WHAT THIS TASK INVOLVES: The lines to reproduce run from the first one through the line containing "return hinge". Reproduce them exactly.

------ DATA ROWS ------

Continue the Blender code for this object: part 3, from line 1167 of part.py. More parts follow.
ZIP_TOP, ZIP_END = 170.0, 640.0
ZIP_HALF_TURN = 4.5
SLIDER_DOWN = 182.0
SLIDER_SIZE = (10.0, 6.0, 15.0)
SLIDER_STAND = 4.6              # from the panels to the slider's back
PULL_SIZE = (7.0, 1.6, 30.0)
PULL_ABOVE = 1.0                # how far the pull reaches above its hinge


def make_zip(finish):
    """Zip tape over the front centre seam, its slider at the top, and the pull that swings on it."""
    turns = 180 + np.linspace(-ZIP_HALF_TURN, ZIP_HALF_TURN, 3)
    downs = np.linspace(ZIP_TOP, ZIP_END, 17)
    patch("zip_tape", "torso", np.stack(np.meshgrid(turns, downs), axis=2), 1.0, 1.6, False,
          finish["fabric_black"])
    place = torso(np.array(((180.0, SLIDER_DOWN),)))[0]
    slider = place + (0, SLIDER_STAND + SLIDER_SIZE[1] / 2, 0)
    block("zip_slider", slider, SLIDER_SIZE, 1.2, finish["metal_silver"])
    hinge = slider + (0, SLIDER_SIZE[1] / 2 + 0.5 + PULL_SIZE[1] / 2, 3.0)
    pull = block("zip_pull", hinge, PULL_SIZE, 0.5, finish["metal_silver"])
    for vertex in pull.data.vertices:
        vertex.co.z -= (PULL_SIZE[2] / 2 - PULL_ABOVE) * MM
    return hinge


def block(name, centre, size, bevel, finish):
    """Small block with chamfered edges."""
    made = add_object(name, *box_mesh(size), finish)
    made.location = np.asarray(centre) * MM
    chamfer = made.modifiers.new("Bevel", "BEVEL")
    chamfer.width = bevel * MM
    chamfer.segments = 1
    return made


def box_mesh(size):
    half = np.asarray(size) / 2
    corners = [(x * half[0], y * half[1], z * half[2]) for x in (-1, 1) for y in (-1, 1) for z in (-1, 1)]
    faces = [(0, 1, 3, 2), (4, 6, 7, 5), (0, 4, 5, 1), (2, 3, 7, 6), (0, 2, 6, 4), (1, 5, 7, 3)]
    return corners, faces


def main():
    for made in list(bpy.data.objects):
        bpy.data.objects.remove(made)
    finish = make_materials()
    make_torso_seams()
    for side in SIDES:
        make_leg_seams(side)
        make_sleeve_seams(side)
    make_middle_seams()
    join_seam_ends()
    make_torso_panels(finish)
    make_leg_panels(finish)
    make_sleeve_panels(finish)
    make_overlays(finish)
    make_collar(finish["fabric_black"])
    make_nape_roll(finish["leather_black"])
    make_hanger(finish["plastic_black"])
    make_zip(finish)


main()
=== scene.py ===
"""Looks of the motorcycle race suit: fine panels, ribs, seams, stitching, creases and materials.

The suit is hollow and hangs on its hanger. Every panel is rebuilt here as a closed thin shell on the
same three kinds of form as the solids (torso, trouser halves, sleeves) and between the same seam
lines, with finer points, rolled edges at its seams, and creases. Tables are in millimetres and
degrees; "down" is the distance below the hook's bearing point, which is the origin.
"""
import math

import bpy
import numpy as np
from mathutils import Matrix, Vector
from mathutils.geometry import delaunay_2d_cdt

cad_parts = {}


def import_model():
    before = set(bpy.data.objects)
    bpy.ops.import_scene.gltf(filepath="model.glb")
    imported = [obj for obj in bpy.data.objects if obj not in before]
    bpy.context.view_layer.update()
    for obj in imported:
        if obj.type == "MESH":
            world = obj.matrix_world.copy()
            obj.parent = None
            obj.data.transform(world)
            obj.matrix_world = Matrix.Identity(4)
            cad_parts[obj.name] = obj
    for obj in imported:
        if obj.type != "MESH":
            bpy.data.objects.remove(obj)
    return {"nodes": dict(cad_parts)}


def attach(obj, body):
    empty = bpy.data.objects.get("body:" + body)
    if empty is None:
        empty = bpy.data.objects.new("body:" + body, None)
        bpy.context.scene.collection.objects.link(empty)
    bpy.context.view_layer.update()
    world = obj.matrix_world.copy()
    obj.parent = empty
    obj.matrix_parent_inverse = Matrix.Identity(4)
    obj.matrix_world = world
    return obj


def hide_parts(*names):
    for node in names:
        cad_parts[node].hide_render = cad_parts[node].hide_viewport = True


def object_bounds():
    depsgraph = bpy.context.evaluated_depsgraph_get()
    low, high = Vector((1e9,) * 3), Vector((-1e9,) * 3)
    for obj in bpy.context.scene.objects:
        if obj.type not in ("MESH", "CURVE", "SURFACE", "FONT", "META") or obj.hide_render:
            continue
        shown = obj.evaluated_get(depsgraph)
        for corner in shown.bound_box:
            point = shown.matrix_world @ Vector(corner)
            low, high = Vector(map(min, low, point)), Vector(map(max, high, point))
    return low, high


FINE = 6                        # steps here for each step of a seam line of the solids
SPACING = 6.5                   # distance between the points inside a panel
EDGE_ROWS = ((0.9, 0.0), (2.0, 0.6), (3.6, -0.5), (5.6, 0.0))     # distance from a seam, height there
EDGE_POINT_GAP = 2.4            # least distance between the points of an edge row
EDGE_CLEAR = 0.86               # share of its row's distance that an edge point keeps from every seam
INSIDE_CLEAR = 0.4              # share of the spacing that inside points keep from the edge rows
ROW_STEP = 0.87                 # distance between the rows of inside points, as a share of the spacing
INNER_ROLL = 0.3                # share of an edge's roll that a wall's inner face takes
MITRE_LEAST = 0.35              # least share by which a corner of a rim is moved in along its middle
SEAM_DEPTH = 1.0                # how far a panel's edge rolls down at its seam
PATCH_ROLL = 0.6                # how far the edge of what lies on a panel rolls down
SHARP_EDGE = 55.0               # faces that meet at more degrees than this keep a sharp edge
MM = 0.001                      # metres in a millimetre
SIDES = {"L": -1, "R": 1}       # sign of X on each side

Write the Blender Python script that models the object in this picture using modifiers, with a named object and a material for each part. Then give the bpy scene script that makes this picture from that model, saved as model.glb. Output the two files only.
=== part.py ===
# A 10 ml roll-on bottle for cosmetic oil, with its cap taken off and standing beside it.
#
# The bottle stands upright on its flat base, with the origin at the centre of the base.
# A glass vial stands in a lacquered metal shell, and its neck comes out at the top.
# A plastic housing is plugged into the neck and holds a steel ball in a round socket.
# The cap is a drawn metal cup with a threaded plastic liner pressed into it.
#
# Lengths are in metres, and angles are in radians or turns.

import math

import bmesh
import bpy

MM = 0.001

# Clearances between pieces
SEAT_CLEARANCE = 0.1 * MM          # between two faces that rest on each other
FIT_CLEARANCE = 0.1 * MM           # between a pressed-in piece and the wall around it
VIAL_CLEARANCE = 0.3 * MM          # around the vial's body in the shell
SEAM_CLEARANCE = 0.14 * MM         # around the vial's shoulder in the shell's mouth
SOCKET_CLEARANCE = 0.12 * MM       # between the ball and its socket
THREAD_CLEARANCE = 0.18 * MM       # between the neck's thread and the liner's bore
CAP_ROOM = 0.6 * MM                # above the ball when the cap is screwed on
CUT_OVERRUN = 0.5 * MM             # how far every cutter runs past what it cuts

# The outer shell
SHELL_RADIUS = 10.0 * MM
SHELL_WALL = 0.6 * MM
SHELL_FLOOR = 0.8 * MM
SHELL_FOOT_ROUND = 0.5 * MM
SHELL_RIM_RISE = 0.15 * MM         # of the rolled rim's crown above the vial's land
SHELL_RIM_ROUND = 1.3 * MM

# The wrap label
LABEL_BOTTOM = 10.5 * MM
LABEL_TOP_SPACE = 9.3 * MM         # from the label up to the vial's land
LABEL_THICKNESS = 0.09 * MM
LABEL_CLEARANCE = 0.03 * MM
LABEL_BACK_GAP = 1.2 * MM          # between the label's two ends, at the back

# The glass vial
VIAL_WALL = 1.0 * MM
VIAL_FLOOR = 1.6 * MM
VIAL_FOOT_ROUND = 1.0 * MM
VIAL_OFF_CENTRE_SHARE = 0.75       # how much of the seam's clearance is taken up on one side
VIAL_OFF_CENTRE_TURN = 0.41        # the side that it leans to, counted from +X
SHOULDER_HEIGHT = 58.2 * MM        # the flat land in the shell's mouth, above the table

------

SOLUTION:
Continue the Blender code for this object: part 3, from line 1167 of part.py. More parts follow.
ZIP_TOP, ZIP_END = 170.0, 640.0
ZIP_HALF_TURN = 4.5
SLIDER_DOWN = 182.0
SLIDER_SIZE = (10.0, 6.0, 15.0)
SLIDER_STAND = 4.6              # from the panels to the slider's back
PULL_SIZE = (7.0, 1.6, 30.0)
PULL_ABOVE = 1.0                # how far the pull reaches above its hinge


def make_zip(finish):
    """Zip tape over the front centre seam, its slider at the top, and the pull that swings on it."""
    turns = 180 + np.linspace(-ZIP_HALF_TURN, ZIP_HALF_TURN, 3)
    downs = np.linspace(ZIP_TOP, ZIP_END, 17)
    patch("zip_tape", "torso", np.stack(np.meshgrid(turns, downs), axis=2), 1.0, 1.6, False,
          finish["fabric_black"])
    place = torso(np.array(((180.0, SLIDER_DOWN),)))[0]
    slider = place + (0, SLIDER_STAND + SLIDER_SIZE[1] / 2, 0)
    block("zip_slider", slider, SLIDER_SIZE, 1.2, finish["metal_silver"])
    hinge = slider + (0, SLIDER_SIZE[1] / 2 + 0.5 + PULL_SIZE[1] / 2, 3.0)
    pull = block("zip_pull", hinge, PULL_SIZE, 0.5, finish["metal_silver"])
    for vertex in pull.data.vertices:
        vertex.co.z -= (PULL_SIZE[2] / 2 - PULL_ABOVE) * MM
    return hinge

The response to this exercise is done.